The Indian rupee fell to a fresh all-time low against the U.S. dollar on Friday, May 15, 2026.

This decline reflects the vulnerability of India's economy to external shocks, particularly in energy markets and global geopolitical stability. As a major oil importer, India faces increased inflationary pressure when currency depreciation coincides with rising commodity costs.

The rupee breached the 96 per dollar mark during interbank trading. Reported record lows varied across financial monitors, with the Times of India citing 96.07 [1] and CNBC TV18 reporting 96.11 [3]. Moneycontrol noted an intraday low of 96.14 [4].

The currency opened the session at 95.86 per U.S. dollar [1]. It later slipped to 95.94, representing a decrease of 30 paise from the previous close [1].

Several converging factors drove the depreciation. Escalating geopolitical tensions in West Asia have pushed crude oil prices higher, increasing the cost of imports for India [1], [2]. This pressure was amplified by a strong U.S. dollar and rising yields on U.S. Treasury securities [5].

Market analysts said that the combination of energy risks and U.S. monetary conditions has created a challenging environment for emerging market currencies. The rupee's slide to these levels marks a significant milestone in its long-term trend against the greenback [3], [4].

While the central bank often intervenes to prevent extreme volatility, the fundamental pressures from the West Asia crisis and U.S. yields continue to weigh on the exchange rate [2].

The Indian rupee fell to a fresh all-time low against the U.S. dollar.

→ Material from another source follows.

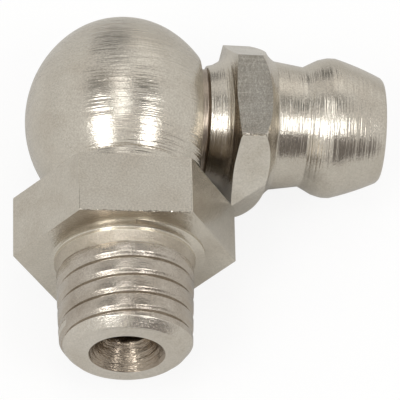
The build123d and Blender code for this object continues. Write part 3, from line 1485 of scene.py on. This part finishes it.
@dataclass
class Studio:
    """Pale floor, soft boxes, sky and camera.

    The camera's distance and clipping, the lamps' distance and the floor's size are in metres.
    """

    target: Vector = fixed(3.323, 2.382, 1.789)
    back: Vector = fixed(-0.12157, -0.49656, 0.85945)
    right: Vector = fixed(0.99152, -0.02075, 0.12827)
    up: Vector = fixed(-0.04586, 0.86775, 0.49487)
    distance: float = 0.2154
    lens: float = 419.47
    clip: tuple[float, float] = (0.01, 10.0)
    lamp_distance: float = 0.30
    floor_size: float = 3.0

    # How far the camera sees the paper as pure white, and the glow that the plate mirrors: its
    # strength, and along X where it starts and where it is whole.
    paper_colour: str = "d6d5d3"
    paper_white: float = 0.85
    table_glow: float = 0.17
    glow_edge: tuple[float, float] = (5.0, -3.0)

    # The dark gap in the sky lies in front, low down and to the right. For each part of a
    # direction: where the gap starts and where it is whole.
    sky: float = 0.77
    dark: float = 0.20
    gap: tuple[tuple[str, float, float], ...] = (("Y", -0.40, -0.65), ("Z", 0.76, 0.70), ("X", -0.06, 0.08))
    sky_tint: Corner = (1.0, 0.985, 0.95, 1.0)
    dark_tint: Corner = (1.0, 0.91, 0.86, 1.0)
    patches: tuple[SkyPatch, ...] = (
        SkyPatch(-8, 104, 18, 12, 0.32),
        SkyPatch(-26, 47, 16, 10, 0.38),
        SkyPatch(25, 44, 17, 10, 0.32),
        SkyPatch(20, 82, 20, 8, 1.40),
        SkyPatch(0, 60, 15, 8, 0.87),
    )
    lamps: tuple[Lamp, ...] = (
        Lamp("left_soft_box", -24, 1.5, 16, 25, 6.0),
        Lamp("right_soft_box", 32.5, 1.5, 12, 25, 5.2),
        Lamp("middle_soft_box", -1, 34, 14, 32, 1.5),
    )

    def build(self) -> None:
        """Set the whole studio up."""
        self._camera()
        self._floor()
        self._sky()
        for lamp in self.lamps:
            self._lamp(lamp)
        bpy.context.scene.view_settings.view_transform = "Standard"

    def _camera(self) -> None:
        """Long lens, looking down on the fitting from in front of its shank."""
        data = bpy.data.cameras.new("camera")
        data.lens = self.lens
        data.clip_start, data.clip_end = self.clip
        camera = bpy.data.objects.new("camera", data)
        bpy.context.scene.collection.objects.link(camera)
        turn_to = Matrix((self.right, self.up, self.back)).transposed().to_4x4()
        camera.matrix_world = Matrix.Translation(self.target * MM + self.back * self.distance) @ turn_to
        bpy.context.scene.camera = camera

    def _floor(self) -> None:
        """Pale sheet that the fitting lies on."""
        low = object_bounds()[0].z
        bpy.ops.mesh.primitive_plane_add(size=self.floor_size, location=(0, 0, low))
        floor = bpy.context.object
        floor.name = "floor"
        floor.data.materials.append(self._paper())
        floor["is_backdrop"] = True

    def _paper(self) -> Material:
        """Pale paper, almost white to the camera. The plate mirrors it grey, with a glow on the left.

        Returns:
            The material.
        """
        material = bpy.data.materials.new("pale_paper_sheet")
        material.use_nodes = True
        tree = material.node_tree
        tree.nodes.clear()
        seen = add_node(tree, "LightPath").outputs
        tones = {"Factor": seen["Is Camera Ray"], "A": linear(self.paper_colour), "B": WHITE}
        tone = add_node(tree, "Mix", tones, data_type="RGBA").outputs["Result"]
        paper = add_node(tree, "BsdfDiffuse", {"Color": tone}).outputs[0]
        white = add_node(tree, "Emission", {"Color": WHITE, "Strength": 1.0}).outputs[0]
        place = add_node(tree, "TexCoord").outputs["Object"]
        across = add_node(tree, "SeparateXYZ", {0: place}).outputs["X"]
        start, whole = self.glow_edge
        edge = {"Value": across, "From Min": start * MM, "From Max": whole * MM, "To Max": self.table_glow}
        glow = add_node(tree, "MapRange", edge, interpolation_type="SMOOTHSTEP").outputs["Result"]
        lit = add_node(tree, "Math", {0: seen["Is Glossy Ray"], 1: glow}, operation="MULTIPLY").outputs[0]
        direct = {0: seen["Is Camera Ray"], 1: self.paper_white, 2: lit}
        share = add_node(tree, "Math", direct, operation="MULTIPLY_ADD").outputs[0]
        mixed = add_node(tree, "MixShader", {0: share, 1: paper, 2: white})
        add_node(tree, "OutputMaterial", {"Surface": mixed.outputs[0]})
        return material

    def _sky(self) -> None:
        """Even grey dome with dimmer parts and a dark gap low in front; the camera sees it white."""
        world = bpy.data.worlds.new("studio")
        world.use_nodes = True
        tree = world.node_tree
        tree.nodes.clear()
        ray = add_node(tree, "TexCoord").outputs["Generated"]
        way = add_node(tree, "SeparateXYZ", {0: ray}).outputs
        gap = 1.0
        for name, start, whole in self.gap:
            edge = {"Value": way[name], "From Min": start, "From Max": whole}
            inside = add_node(tree, "MapRange", edge, interpolation_type="SMOOTHSTEP").outputs["Result"]
            gap = add_node(tree, "Math", {0: gap, 1: inside}, operation="MULTIPLY").outputs[0]
        level = add_node(tree, "MapRange", {"Value": gap, "To Min": self.sky, "To Max": self.dark}).outputs[0]
        for part in self.patches:
            middle = self._way(part.right, part.up)
            toward = add_node(tree, "VectorMath", {0: ray, 1: middle}, operation="DOT_PRODUCT")
            start, whole = math.cos(math.radians(part.outer)), math.cos(math.radians(part.inner))
            edge = {"Value": toward.outputs["Value"], "From Min": start, "From Max": whole}
            change = {"To Min": 1.0, "To Max": part.share}
            ramp = add_node(tree, "MapRange", {**edge, **change}, interpolation_type="SMOOTHSTEP")
            dimmer = ramp.outputs["Result"]
            level = add_node(tree, "Math", {0: level, 1: dimmer}, operation="MULTIPLY").outputs[0]
        tints = {"Factor": gap, "A": self.sky_tint, "B": self.dark_tint}
        tint = add_node(tree, "Mix", tints, data_type="RGBA").outputs["Result"]
        dome = add_node(tree, "Background", {"Color": tint, "Strength": level}).outputs[0]
        white = add_node(tree, "Background", {"Color": WHITE, "Strength": 1.0}).outputs[0]
        seen = add_node(tree, "LightPath").outputs["Is Camera Ray"]
        mixed = add_node(tree, "MixShader", {0: seen, 1: dome, 2: white})
        add_node(tree, "OutputWorld", {"Surface": mixed.outputs[0]})
        bpy.context.scene.world = world

    def _way(self, right: float, up: float) -> Vector:
        """Direction seen from the fitting.

        Args:
            right: how far it lies to the right of the camera.
            up: how far it lies above the camera.

        Returns:
            The unit vector.
        """
        right, up = math.radians(right), math.radians(up)
        level = self.back * math.cos(up) + self.up * math.sin(up)
        return self.right * math.sin(right) + level * math.cos(right)

    def _lamp(self, lamp: Lamp) -> None:
        """Hang one soft box, facing the fitting.

        Args:
            lamp: its place, size and brightness.
        """
        way = self._way(lamp.right, lamp.up)
        data = bpy.data.lights.new(lamp.name, "AREA")
        data.shape = "RECTANGLE"
        data.size = 2 * self.lamp_distance * math.tan(math.radians(lamp.width / 2))
        data.size_y = 2 * self.lamp_distance * math.tan(math.radians(lamp.height / 2))
        data.energy = lamp.brightness * math.pi * data.size * data.size_y
        light = bpy.data.objects.new(lamp.name, data)
        bpy.context.scene.collection.objects.link(light)
        side = self.up.cross(way).normalized()
        turn_to = Matrix((side, way.cross(side), way)).transposed().to_4x4()
        light.matrix_world = Matrix.Translation(self.target * MM + way * self.lamp_distance) @ turn_to
        light.visible_camera = False


def main() -> None:
    """Build each sub-assembly in order and report its pieces."""
    logging.basicConfig(level=logging.INFO, format="%(name)s: %(message)s")
    bpy.ops.object.select_all(action="DESELECT")
    for part in (ElbowBody(), Nozzle(), Valve()):
        piece = part.build()
        log.info("%s: %d faces", piece.name, len(piece.data.polygons))
    Studio().build()


if __name__ == "__main__":
    main()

The rupee's breach of the 96 mark signals a period of heightened economic risk for India. Because the country imports a vast majority of its oil, a weaker currency makes energy more expensive, which can drive up domestic inflation and widen the current account deficit. The synchronization of high U.S. Treasury yields and regional instability suggests that the currency may remain under pressure unless there is a significant de-escalation in West Asia or a shift in U.S. monetary policy.